Nothing in the Ballarat report convicts Pell for failures of leadership, especially when one properly understands the role played by consultors. On the other hand, the conclusion reached by the Commission that the bishop was autonomous and he alone was the decision maker about his priests is clearly correct, as is its further conclusion that the hierarchical structure of church authority revealed by the report had the obvious potential for mismanagement and abuse of power.
• Denis O’Brien was chief lawyer of the Truth Justice and Healing Council during the Royal Commission. NEXT WEEK: Part Two examines the unredacted reports about the Archdiocese of Melbourne.
My reading of the Royal Commission Report led me to believe no one on the RC had a clue how the Catholic hierarchy worked under Cànon Law. A meeting of Consultors was not a clearing house for gossip & rumours.
When I read the complete unredacted Reports of the Royal Commission, I was dismayed by how often the Commissioners resorted to guessing ‘the likelihood’ of one priest’s knowledge of another’s guilt. For example, when the young Father Pell, back in the 1970s, joined [for the first time] a meeting about [inter alia] moving Ridsdale to another parish, the Commission concluded (“We are satisfied…”) that “it is likely that he knew of Ridsdale’s sexual transgressions.”

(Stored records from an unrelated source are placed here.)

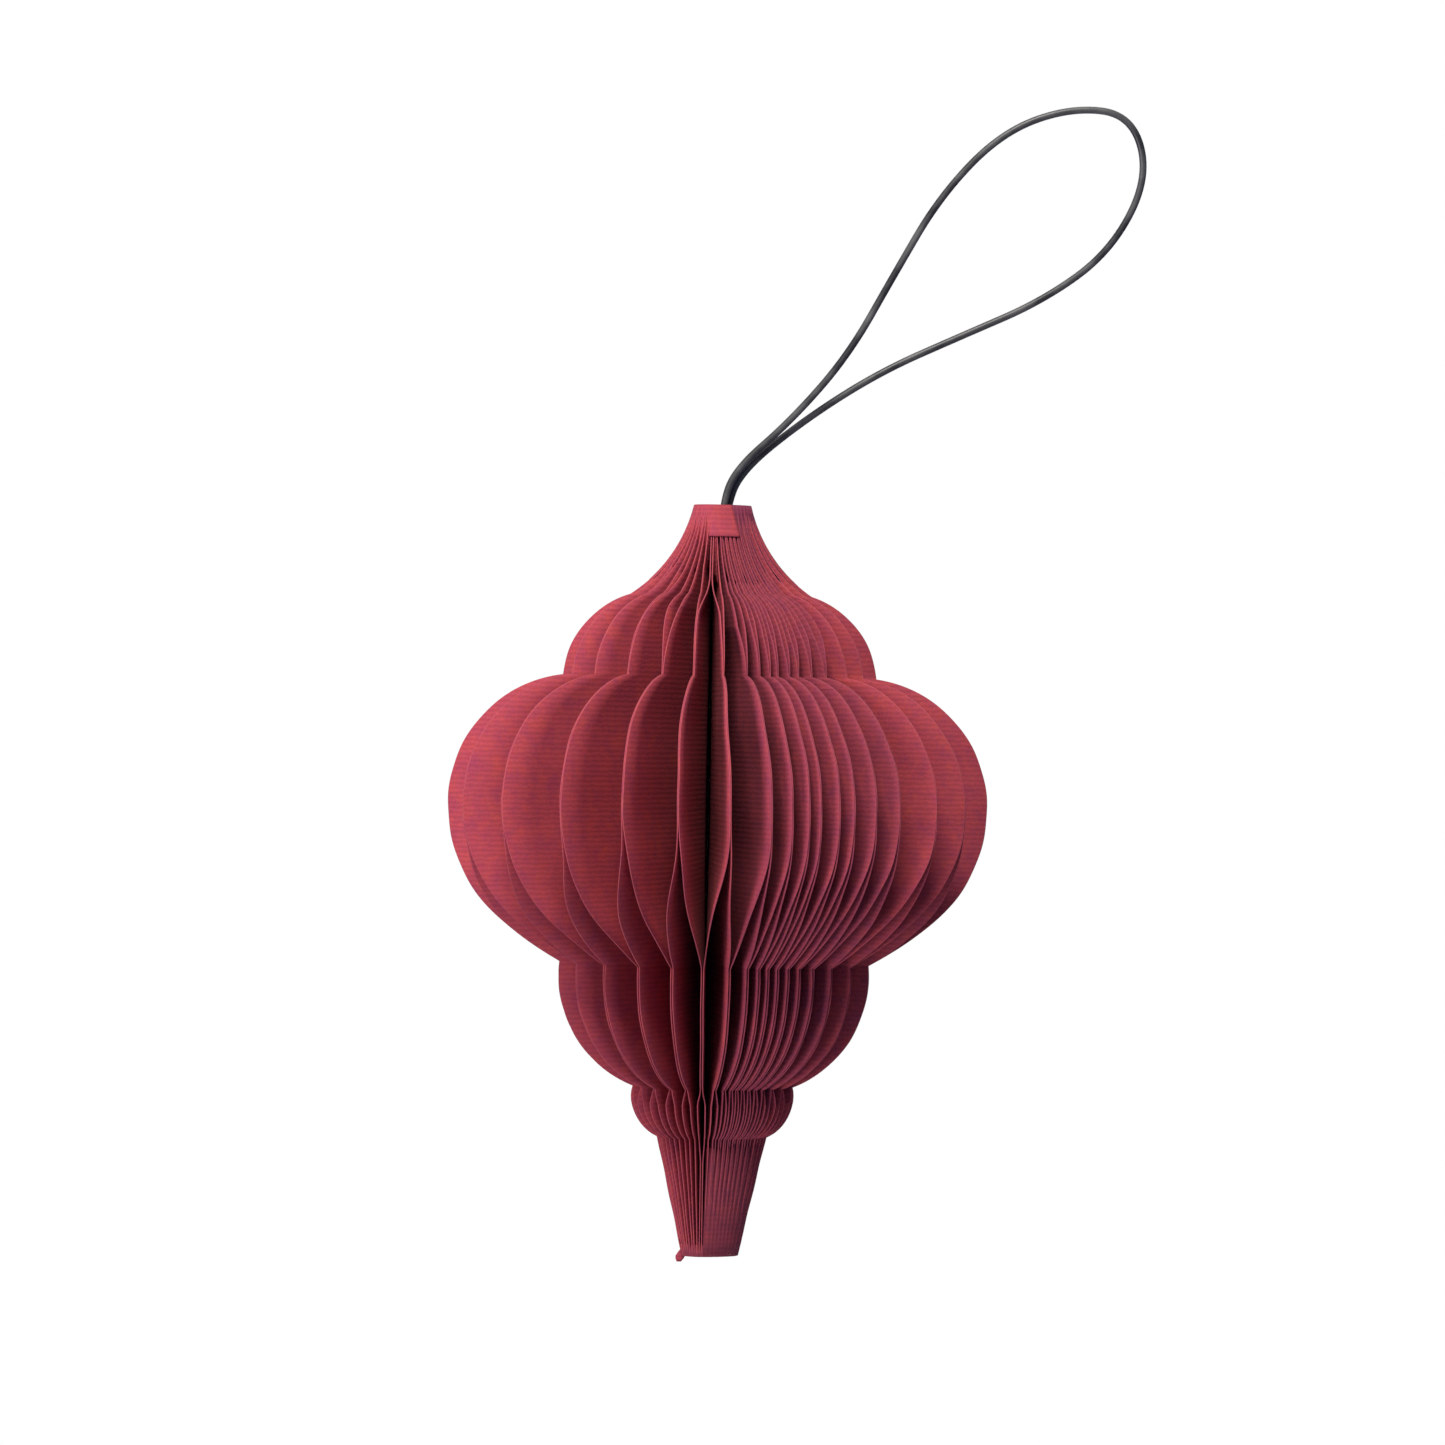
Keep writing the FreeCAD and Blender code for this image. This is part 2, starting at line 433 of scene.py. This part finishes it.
def cover_share(z):
    """How far the two cover sheets lean to each other: shut at neck, waist and tail, ajar at the ring."""
    if z > SPLIT:
        return 0.5 * smooth((z + 16.0) / 6.0)
    if z > LOWER_WAIST:
        return smooth((z - SPLIT) / (2 * LOWER_WAIST - 2 * SPLIT))
    if z > RING_TOP:
        return 0.5
    if z > RING_FOOT:
        return 0.25 + 0.25 * smooth((z - RING_EVEN) / (RING_TOP - RING_EVEN))
    return 0.5 - 0.25 * smooth((z - RING_FOOT + 3.6) / 3.6)


def make_sheet(k, side):
    """Both ends of one sheet lean towards the neighbouring leaf; its pieces bend with the fold."""
    tag = "paper_leaf_%02d_%s" % (k + 1, "right" if side > 0 else "left")
    other = k + side
    seed = 2 * k + (side > 0)
    cell = (k if side > 0 else k - 1) % LEAVES
    pivot = PIVOTS[cell]
    v_a = side * (INNER - PITCH / 2)
    v_b = side * (OUTER - PITCH / 2)
    v_in, v_out = min(v_a, v_b), max(v_a, v_b)
    lean = side * GAP_RAD[cell]
    if not 0 <= other < LEAVES:
        # the cover sheets on the seam keep their own bends
        shape = slab(OUTLINE, pivot, ANGLES[k], lambda z: lean * cover_share(z),
                     v_in, v_out, (True, True), seed)
        cover = make_piece(tag + "_cover", [shape])
        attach(cover, body(k))
        if side > 0:
            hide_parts("paper_leaf_%02d" % (k + 1))
        return
    shoulder = shoulders[k]
    evened = near_outline(shoulder + runs[k])
    wide = (evened - shoulder) / EVEN
    ring = (RING_TOP - RING_EVEN) / (0.5 - EVEN)
    split = splits[k]
    # leaves 2 to 9, in the narrow cells on the right side, take a darker paper and rim: painted shade
    papers = (PAINTED_HALF_SHADE, PAINTED_HALF_SHADE_EDGE) if 1 <= k <= 8 else (PAPER, EDGE)
    # name, top, bottom, heights where the lean starts and ends
    spans = [
        ("neck", 0.0, evened, None, EVEN),
        ("shoulder", evened, shoulder, shoulder, shoulder + wide),
        ("belly", shoulder, LOWER_WAIST, split, 2 * LOWER_WAIST - split),
        ("lower", LOWER_WAIST, RING_TOP, None, 0.5),
        ("ring", RING_TOP, RING_EVEN, RING_TOP - ring / 2, RING_TOP + ring / 2),
        ("tail", RING_EVEN, TAIL_END[1], None, EVEN),
    ]
    for part, top, bottom, low, high in spans:
        if low is None:
            # a steady share of the lean all along the span
            low, high = -1e6 * high, 1e6 * (1 - high)
        name = tag + "_" + part
        ends = (part == "neck", part == "tail")
        shape = slab(rows_between(top, bottom), pivot, ANGLES[k],
                     lambda z: lean * smooth((z - low) / (high - low)), v_in, v_out, ends, seed)
        piece = make_piece(name, [shape], papers)
        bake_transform(piece)
        if side > 0 and part == "belly":
            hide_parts("paper_leaf_%02d" % (k + 1))


for k in range(LEAVES):
    make_sheet(k, 1)
    make_sheet(k, -1)


# ---- pressed rims at the neck and the tail's tip, and the closing tab ---------------
def outline_radius(z):
    for (ra, za), (rb, zb) in zip(OUTLINE, OUTLINE[1:]):
        if zb <= z <= za:
            return ra + (rb - ra) * (z - za) / (zb - za)
    return OUTLINE[0][0]


def rim(k, z, lift):
    """Point on leaf k's outer edge at height z, lifted outwards."""
    x = (PIVOTS[k - 1][0] + PIVOTS[k][0]) / 2
    y = (PIVOTS[k - 1][1] + PIVOTS[k][1]) / 2
    u = outline_radius(z) - SPINE_SIDE_R + lift
    return x + u * math.cos(ANGLES[k]), y + u * math.sin(ANGLES[k])


def shell(name, outer, inner, sides=True):
    """Thin shell between two grids of points in millimetres."""
    rows, cols = len(outer), len(outer[0])
    flat = [p for grid in (outer, inner) for row in grid for p in row]
    verts = [(x * MM, y * MM, z * MM) for x, y, z in flat]
    uvs = [((i % cols) * 0.02 + x * 0.1, z * 0.1) for i, (x, y, z) in enumerate(flat)]
    back = rows * cols
    faces, kinds = [], []
    for i in range(rows - 1):
        for j in range(cols - 1):
            a, b, c, d = i * cols + j, i * cols + j + 1, (i + 1) * cols + j + 1, (i + 1) * cols + j
            faces += [(a, d, c, b), (a + back, b + back, c + back, d + back)]
            kinds += [0, 0]
    borders = [list(range(cols)), [(rows - 1) * cols + j for j in reversed(range(cols))]]
    if sides:
        borders.append([i * cols + cols - 1 for i in range(rows)])
        borders.append([i * cols for i in reversed(range(rows))])
    for border in borders:
        for a, b in zip(border, border[1:]):
            faces.append((a, b, b + back, a + back))
            kinds.append(1)
    return make_piece(name, [(verts, faces, uvs, kinds)])


RIM_LIFT = 0.11          # the rims stand this far outside the leaves' edges
RIM_THICK = 0.06
RIM_ROWS = 8


def pressed_rim(name, k, end, inner, valley, paper, part=(0.0, 1.0)):
    """Matted paper that bridges the edges of leaves k and k + 1. It sinks into a valley between
    them away from the lantern's end. part is the share of the way across that it covers."""
    after = (k + 1) % LEAVES
    half_way = ANGLES[k] + GAP_RAD[k] / 2
    outwards = (math.cos(half_way), math.sin(half_way))
    grids = []
    for depth in (0.0, RIM_THICK):
        grid = []
        for i in range(RIM_ROWS + 1):
            z = end + (inner - end) * i / RIM_ROWS
            a = rim(k, z, RIM_LIFT - depth)
            b = rim(after, z, RIM_LIFT - depth)
            sink = 0.02 + valley * (i / RIM_ROWS) ** 2.4
            sink = min(sink, 0.75 * (outline_radius(z) - SPINE_SIDE_R))
            row = []
            for j in range(5):
                t = part[0] + (part[1] - part[0]) * j / 4
                dip = 4 * t * (1 - t) * sink
                x = a[0] + (b[0] - a[0]) * t - dip * outwards[0]
                y = a[1] + (b[1] - a[1]) * t - dip * outwards[1]
                row.append((x, y, z))
            grid.append(row)
        grids.append(grid)
    piece = shell(name, grids[0], grids[1], sides=False)
    piece.data.materials[0] = paper
    if part != (0.0, 1.0):
        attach(piece, body(k if part[0] == 0.0 else after))
        return
    a = rim(k, inner, 0.0)
    b = rim(after, inner, 0.0)
    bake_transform(piece)


for k in range(LEAVES):
    # on the seam each cover carries its own half
    for part in ([(0.0, 1.0)] if k < LEAVES - 1 else [(0.0, 0.5), (0.5, 1.0)]):
        tag = "%02d_%d" % (k + 1, part[0] * 2)
        # the neck's rims on the front right take the darker paper: painted shade
        paper = SHADE if 4 <= k <= 11 else PAPER
        pressed_rim("neck_rim_" + tag, k, 0.0, -10.0 + rng.uniform(-1.2, 1.2), 4.6, paper, part)
        # the narrow folds of the tail are matted together all the way up
        narrow = k <= 9 or 17 <= k <= 26
        inner = (-89.4 if narrow else -103.0) + rng.uniform(-0.4, 0.4)
        # every tail rim takes the darker tail paper: painted shade on the tail
        pressed_rim("tail_rim_" + tag, k, -105.0, inner, 0.5, PAINTED_TAIL_SHADE, part)


def front(x, z, lift):
    """Depth of the lantern's front surface at x, read between the leaves' edges."""
    edges = sorted(rim(k, z, lift) for k in range(LEAVES) if math.sin(ANGLES[k]) < -0.2)
    for (xa, ya), (xb, yb) in zip(edges, edges[1:]):
        if xa <= x <= xb:
            return ya + (yb - ya) * (x - xa) / (xb - xa)
    return edges[0][1] if x < edges[0][0] else edges[-1][1]


TAB_LEFT = -1.8
TAB_LIFT = 0.22          # it lies on the pressed rims
TAB_THICK = 0.07
TAB_ROWS = 12
TAB_COLUMNS = 14
tab_outer, tab_inner = [], []
for i in range(TAB_ROWS + 1):
    z = -0.1 - 4.4 * i / TAB_ROWS
    right = 1.25 + 1.25 * i / TAB_ROWS
    columns = [TAB_LEFT + (right - TAB_LEFT) * j / TAB_COLUMNS for j in range(TAB_COLUMNS + 1)]
    tab_outer.append([(x, front(x, z, TAB_LIFT), z) for x in columns])
    tab_inner.append([(x, y + TAB_THICK, z) for x, y, z in tab_outer[-1]])
tab = shell("closing_tab_strip", tab_outer, tab_inner)
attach(tab, body(LEAVES - 1))
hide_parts("closing_tab")

# ---- frayed scrap of paper at the tail's foot, in the plane of the leaf that points left ---
# each row: x at its right and left ends, and its height
SCRAP = [
    (-3.3, -4.0, -104.0),
    (-3.3, -4.4, -104.5),
    (-3.4, -4.75, -105.0),
    (-3.6, -4.8, -105.4),
    (-4.0, -4.6, -105.9),
]
grids = []
for y in (-0.62, -0.50):
    grid = []
    for i, (a, b, z) in enumerate(SCRAP):
        grid.append([(a + (b - a) * j / 3, y - 0.02 * i * j / 6, z) for j in range(4)])
    grids.append(grid)
scrap = shell("tail_scrap", grids[0], grids[1])
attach(scrap, "leaf_29")

# ---- knot: the CAD solid, with the cord's material -----------------------------------
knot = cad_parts["cord_knot"]
knot.data.materials.clear()
knot.data.materials.append(CORD)

# ---- floor, light, background ----------------------------------------------------------
FLOOR_R = 0.9
FLOOR_Z = -0.90
FLOOR_CORNERS = 96
floor_mesh = bpy.data.meshes.new("floor")
turns = [2 * math.pi * i / FLOOR_CORNERS for i in range(FLOOR_CORNERS)]
ring = [(FLOOR_R * math.cos(a), FLOOR_R * math.sin(a), FLOOR_Z) for a in turns]
floor_mesh.from_pydata(ring, [], [tuple(range(FLOOR_CORNERS))])
floor = bpy.data.objects.new("floor", floor_mesh)
bpy.context.scene.collection.objects.link(floor)
floor_mat, _, floor_shader = new_material("floor_pale", 0.8, 0.2)
floor_shader.inputs["Base Color"].default_value = (0.92, 0.92, 0.92, 1)
floor_mesh.materials.append(floor_mat)


def soft_light(name, place, size, power, colour):
    data = bpy.data.lights.new(name, "AREA")
    data.shape = "SQUARE"
    data.size = size
    data.energy = power
    data.color = colour
    lamp = bpy.data.objects.new(name, data)
    bpy.context.scene.collection.objects.link(lamp)
    lamp.location = place
    aim = Vector((0, 0, -0.045)) - Vector(place)
    lamp.rotation_mode = "QUATERNION"
    lamp.rotation_quaternion = aim.to_track_quat("-Z", "Y")


soft_light("key", (-0.10, -0.60, 0.84), 0.40, 15.0, (1.0, 0.95, 0.90))
soft_light("fill", (-0.60, -0.60, -0.22), 0.5, 5.6, (0.98, 0.90, 1.0))
soft_light("back", (0.10, 0.80, 0.50), 0.8, 4.0, (1.0, 0.97, 0.95))

world = bpy.data.worlds.new("studio")
bpy.context.scene.world = world
world.use_nodes = True
tree = world.node_tree
tree.nodes.clear()
rays = node(tree, "ShaderNodeLightPath")
dim = node(tree, "ShaderNodeBackground")
dim.inputs["Color"].default_value = (0.48, 0.56, 1.0, 1)
dim.inputs["Strength"].default_value = 0.30
white = node(tree, "ShaderNodeBackground")
white.inputs["Color"].default_value = (1, 1, 1, 1)
white.inputs["Strength"].default_value = 1.0
mix = node(tree, "ShaderNodeMixShader")
out = node(tree, "ShaderNodeOutputWorld")
tree.links.new(rays.outputs["Is Camera Ray"], mix.inputs[0])
tree.links.new(dim.outputs[0], mix.inputs[1])
tree.links.new(white.outputs[0], mix.inputs[2])
tree.links.new(mix.outputs[0], out.inputs["Surface"])
bpy.context.scene.view_settings.view_transform = "Standard"
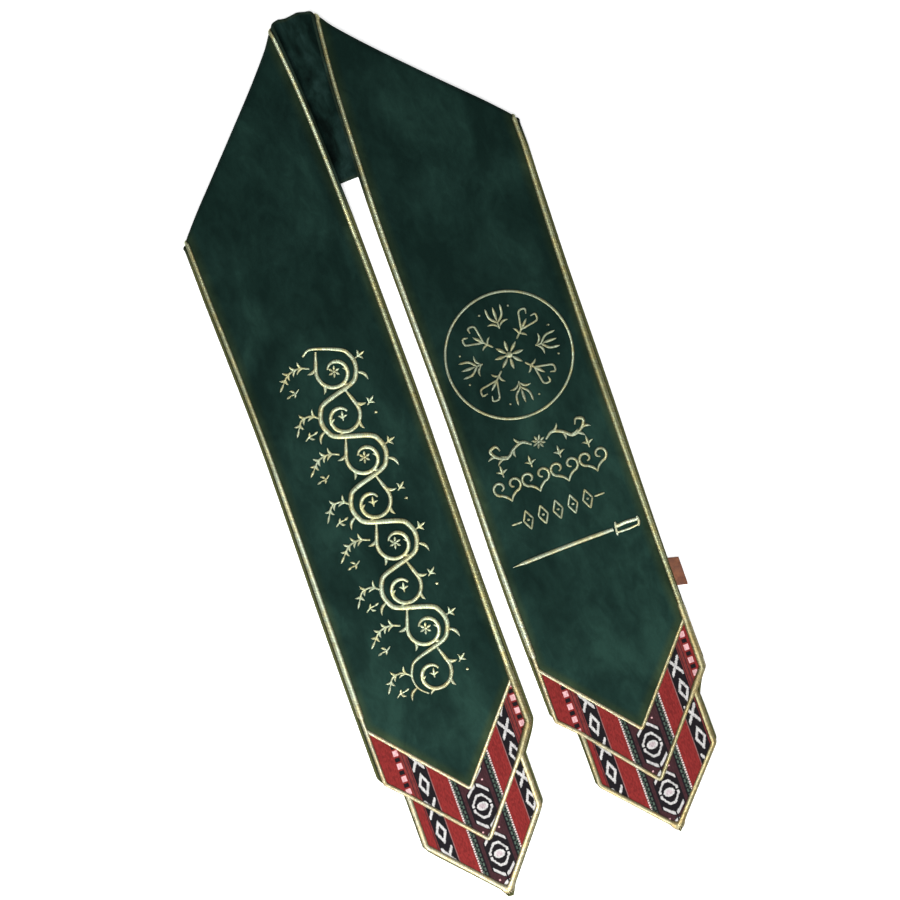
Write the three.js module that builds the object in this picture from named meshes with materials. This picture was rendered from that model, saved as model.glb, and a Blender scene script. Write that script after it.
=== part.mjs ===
// A sash worn round the neck: one long strip of velvet on a backing cloth, with gold edging and
// woven cloth on its two stepped arrow ends. It lies flat. The neck part lies face down, and each
// panel is folded up over it along a slanting crease, so that both panels lie face up, side by side.
//
// A place on the strip is given by "across" and by where it is along the strip. Across runs from
// -75, which is the outer edge of a panel and the lower edge of the neck, to 75, which is the inner
// edge of a panel and the upper edge of the neck. On a panel, y says where along the strip it is.
import * as THREE from 'three';

// Sizes are in millimetres.
const HALF_WIDTH = 75;

// Each layer of cloth lies between two heights above the back face of the backing.
const BACKING = { from: 0, to: 1.1 };
const FACING = { from: 1.4, to: 2.6 };
const SEWING_GAP = 0.3;

// The gold edging: its width, and how far its middle lies inside the edge.
const CORD_WIDTH = 3.4;
const CORD_INSET = 4.9;
const CORD_LANE = HALF_WIDTH - CORD_INSET;

// Where a panel comes down from the neck that it lies on: on the neck above top, on the ground below foot.
const STEP_DOWN = { top: 244, foot: 206 };

// The radius that the back face turns round at a crease: at the outer edge, and from there inwards.
const TURN_RADIUS = { edge: 0.9, inside: 2.0, fullAt: -45 };
const TURN_STEPS = 6;

// The neck's two edges, seen from above. The creases pull them in over creaseReach.
const NECK = {
  lower: [
    { x: -160, y: 253.5 },
    { x: 0, y: 259.2 },
    { x: 160, y: 262.5 },
  ],
  upper: [
    { x: -160, y: 405 },
    { x: -60, y: 411 },
    { x: -18, y: 416.3 },
    { x: 4, y: 415.8 },
    { x: 18, y: 412.5 },
    { x: 60, y: 412 },
    { x: 160, y: 414 },
  ],
  creaseReach: 45,
};

// Soft upright pleats in the neck between the panels. They are full above one y, and none lie below another.
const NECK_PLEATS = [
  { x: -9, reach: 6, height: 1.6 },
  { x: 4, reach: 6.5, height: 1.9 },
];
const PLEAT_FADE = { none: 300, full: 400, fromCrease: 12 };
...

The Commission’s conclusion, however, was based on “likelihood” and not on established fact. Speculation and conjecture dominated this part of the proceedings.
The Commission should not have intimated Father Pell’s guilt based on mere “likelihood”. We all know that Royal Commissions are not held to the same standards as law courts but such deceitful transition from what the Commission speculated was “likely that he knew” to a general conclusion that he “did know” is logically and legally unacceptable.